● Collected material:

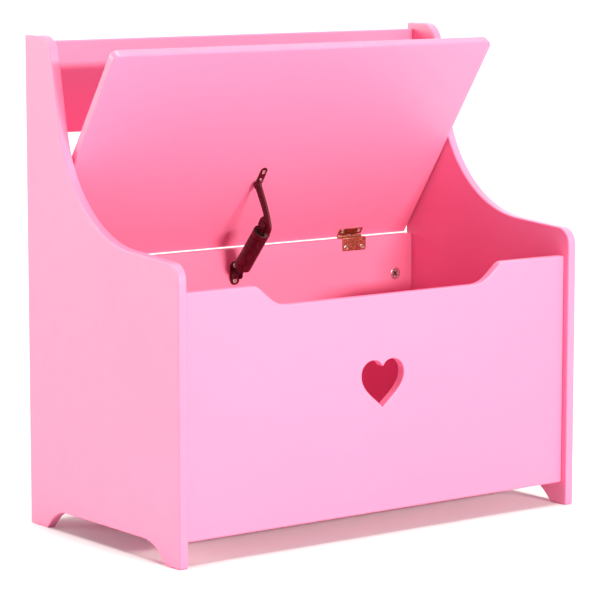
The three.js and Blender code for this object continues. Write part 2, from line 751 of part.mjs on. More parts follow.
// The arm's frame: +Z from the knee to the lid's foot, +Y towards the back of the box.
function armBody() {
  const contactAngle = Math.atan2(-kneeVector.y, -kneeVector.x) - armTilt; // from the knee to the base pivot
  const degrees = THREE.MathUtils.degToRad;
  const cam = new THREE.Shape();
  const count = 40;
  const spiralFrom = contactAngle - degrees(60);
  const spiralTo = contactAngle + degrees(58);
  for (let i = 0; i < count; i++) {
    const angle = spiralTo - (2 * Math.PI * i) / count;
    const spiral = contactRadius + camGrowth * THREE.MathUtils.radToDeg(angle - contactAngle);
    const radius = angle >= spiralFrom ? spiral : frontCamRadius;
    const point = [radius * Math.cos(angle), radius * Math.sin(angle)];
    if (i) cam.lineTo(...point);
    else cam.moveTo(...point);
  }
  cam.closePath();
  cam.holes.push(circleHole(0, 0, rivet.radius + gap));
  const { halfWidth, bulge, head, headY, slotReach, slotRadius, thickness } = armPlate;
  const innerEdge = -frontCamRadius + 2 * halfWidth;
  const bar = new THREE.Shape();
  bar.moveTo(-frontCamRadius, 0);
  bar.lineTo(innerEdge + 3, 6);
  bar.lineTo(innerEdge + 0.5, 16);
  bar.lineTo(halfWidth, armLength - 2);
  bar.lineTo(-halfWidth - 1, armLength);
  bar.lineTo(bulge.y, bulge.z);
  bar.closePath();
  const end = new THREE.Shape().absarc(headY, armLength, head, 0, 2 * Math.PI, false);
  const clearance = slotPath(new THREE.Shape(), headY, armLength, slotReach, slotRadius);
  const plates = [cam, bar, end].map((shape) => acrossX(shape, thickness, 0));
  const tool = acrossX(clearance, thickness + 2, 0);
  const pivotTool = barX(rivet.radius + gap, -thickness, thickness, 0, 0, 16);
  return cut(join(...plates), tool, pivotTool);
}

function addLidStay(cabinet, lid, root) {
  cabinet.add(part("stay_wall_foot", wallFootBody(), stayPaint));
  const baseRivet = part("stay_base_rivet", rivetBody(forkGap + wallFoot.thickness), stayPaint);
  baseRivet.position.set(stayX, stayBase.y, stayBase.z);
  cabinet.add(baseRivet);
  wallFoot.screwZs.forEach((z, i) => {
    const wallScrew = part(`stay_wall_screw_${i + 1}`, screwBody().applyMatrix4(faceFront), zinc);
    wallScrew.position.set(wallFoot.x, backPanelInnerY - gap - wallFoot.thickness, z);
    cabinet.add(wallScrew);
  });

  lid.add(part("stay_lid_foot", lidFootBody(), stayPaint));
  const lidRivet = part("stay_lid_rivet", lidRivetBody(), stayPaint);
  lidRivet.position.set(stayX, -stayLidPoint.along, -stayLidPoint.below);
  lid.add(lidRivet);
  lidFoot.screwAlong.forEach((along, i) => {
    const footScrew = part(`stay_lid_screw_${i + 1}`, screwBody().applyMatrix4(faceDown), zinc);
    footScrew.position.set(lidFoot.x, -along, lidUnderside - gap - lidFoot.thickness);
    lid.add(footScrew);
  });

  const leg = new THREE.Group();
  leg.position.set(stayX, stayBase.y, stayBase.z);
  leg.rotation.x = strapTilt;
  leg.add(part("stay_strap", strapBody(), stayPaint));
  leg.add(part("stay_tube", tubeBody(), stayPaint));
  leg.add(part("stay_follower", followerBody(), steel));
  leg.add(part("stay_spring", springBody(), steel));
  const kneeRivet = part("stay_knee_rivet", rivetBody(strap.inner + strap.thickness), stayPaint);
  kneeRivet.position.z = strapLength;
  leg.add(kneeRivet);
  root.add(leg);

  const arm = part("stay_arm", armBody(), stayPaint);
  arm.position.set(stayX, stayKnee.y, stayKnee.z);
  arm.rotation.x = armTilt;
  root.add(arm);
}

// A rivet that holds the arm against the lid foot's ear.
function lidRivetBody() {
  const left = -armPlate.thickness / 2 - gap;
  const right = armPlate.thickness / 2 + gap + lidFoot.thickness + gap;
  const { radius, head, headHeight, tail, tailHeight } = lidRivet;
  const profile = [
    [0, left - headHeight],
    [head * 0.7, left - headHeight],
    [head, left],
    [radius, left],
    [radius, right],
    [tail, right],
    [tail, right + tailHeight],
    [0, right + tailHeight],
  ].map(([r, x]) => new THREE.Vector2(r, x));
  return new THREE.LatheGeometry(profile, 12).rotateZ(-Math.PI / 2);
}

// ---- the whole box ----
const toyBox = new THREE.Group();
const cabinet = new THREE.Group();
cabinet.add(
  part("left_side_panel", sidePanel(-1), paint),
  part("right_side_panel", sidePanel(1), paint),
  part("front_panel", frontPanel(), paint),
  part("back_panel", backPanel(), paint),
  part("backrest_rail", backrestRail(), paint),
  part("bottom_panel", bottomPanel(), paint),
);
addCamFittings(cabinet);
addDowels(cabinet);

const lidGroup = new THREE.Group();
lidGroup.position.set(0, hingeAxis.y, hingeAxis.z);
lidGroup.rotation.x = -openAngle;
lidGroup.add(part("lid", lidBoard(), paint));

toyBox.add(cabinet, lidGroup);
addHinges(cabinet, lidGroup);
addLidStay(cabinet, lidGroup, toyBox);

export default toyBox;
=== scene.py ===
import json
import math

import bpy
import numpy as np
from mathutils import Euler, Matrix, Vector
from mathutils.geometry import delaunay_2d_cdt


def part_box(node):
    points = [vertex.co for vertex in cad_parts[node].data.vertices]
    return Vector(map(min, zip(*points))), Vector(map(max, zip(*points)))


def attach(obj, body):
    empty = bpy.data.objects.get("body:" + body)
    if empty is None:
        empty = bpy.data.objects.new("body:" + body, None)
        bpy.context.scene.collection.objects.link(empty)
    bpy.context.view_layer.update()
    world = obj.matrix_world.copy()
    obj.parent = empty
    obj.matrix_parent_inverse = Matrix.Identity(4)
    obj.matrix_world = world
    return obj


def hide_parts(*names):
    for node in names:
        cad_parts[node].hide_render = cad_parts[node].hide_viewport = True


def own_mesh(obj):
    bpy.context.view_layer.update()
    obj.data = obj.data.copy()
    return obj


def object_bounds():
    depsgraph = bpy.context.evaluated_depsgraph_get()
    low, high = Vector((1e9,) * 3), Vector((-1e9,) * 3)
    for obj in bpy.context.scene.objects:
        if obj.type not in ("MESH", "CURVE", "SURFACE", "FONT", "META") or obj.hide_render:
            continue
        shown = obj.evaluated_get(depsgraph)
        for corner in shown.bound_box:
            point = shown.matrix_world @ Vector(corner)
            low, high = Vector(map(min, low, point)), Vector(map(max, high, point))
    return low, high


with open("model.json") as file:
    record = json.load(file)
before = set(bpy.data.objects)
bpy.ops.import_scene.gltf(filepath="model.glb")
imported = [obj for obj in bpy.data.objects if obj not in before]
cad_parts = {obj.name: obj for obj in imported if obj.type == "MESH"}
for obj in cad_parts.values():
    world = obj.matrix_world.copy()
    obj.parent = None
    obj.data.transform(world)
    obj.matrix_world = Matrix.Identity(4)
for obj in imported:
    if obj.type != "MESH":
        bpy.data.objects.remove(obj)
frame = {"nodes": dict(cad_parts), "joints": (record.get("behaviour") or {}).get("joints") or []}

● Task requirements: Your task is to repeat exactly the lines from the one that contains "const lidGroup = new THREE.Group();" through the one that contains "low, high = Vector((1e9,)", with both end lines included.

● The reply:
const lidGroup = new THREE.Group();
lidGroup.position.set(0, hingeAxis.y, hingeAxis.z);
lidGroup.rotation.x = -openAngle;
lidGroup.add(part("lid", lidBoard(), paint));

toyBox.add(cabinet, lidGroup);
addHinges(cabinet, lidGroup);
addLidStay(cabinet, lidGroup, toyBox);

export default toyBox;
=== scene.py ===
import json
import math

import bpy
import numpy as np
from mathutils import Euler, Matrix, Vector
from mathutils.geometry import delaunay_2d_cdt


def part_box(node):
    points = [vertex.co for vertex in cad_parts[node].data.vertices]
    return Vector(map(min, zip(*points))), Vector(map(max, zip(*points)))


def attach(obj, body):
    empty = bpy.data.objects.get("body:" + body)
    if empty is None:
        empty = bpy.data.objects.new("body:" + body, None)
        bpy.context.scene.collection.objects.link(empty)
    bpy.context.view_layer.update()
    world = obj.matrix_world.copy()
    obj.parent = empty
    obj.matrix_parent_inverse = Matrix.Identity(4)
    obj.matrix_world = world
    return obj


def hide_parts(*names):
    for node in names:
        cad_parts[node].hide_render = cad_parts[node].hide_viewport = True


def own_mesh(obj):
    bpy.context.view_layer.update()
    obj.data = obj.data.copy()
    return obj


def object_bounds():
    depsgraph = bpy.context.evaluated_depsgraph_get()
    low, high = Vector((1e9,) * 3), Vector((-1e9,) * 3)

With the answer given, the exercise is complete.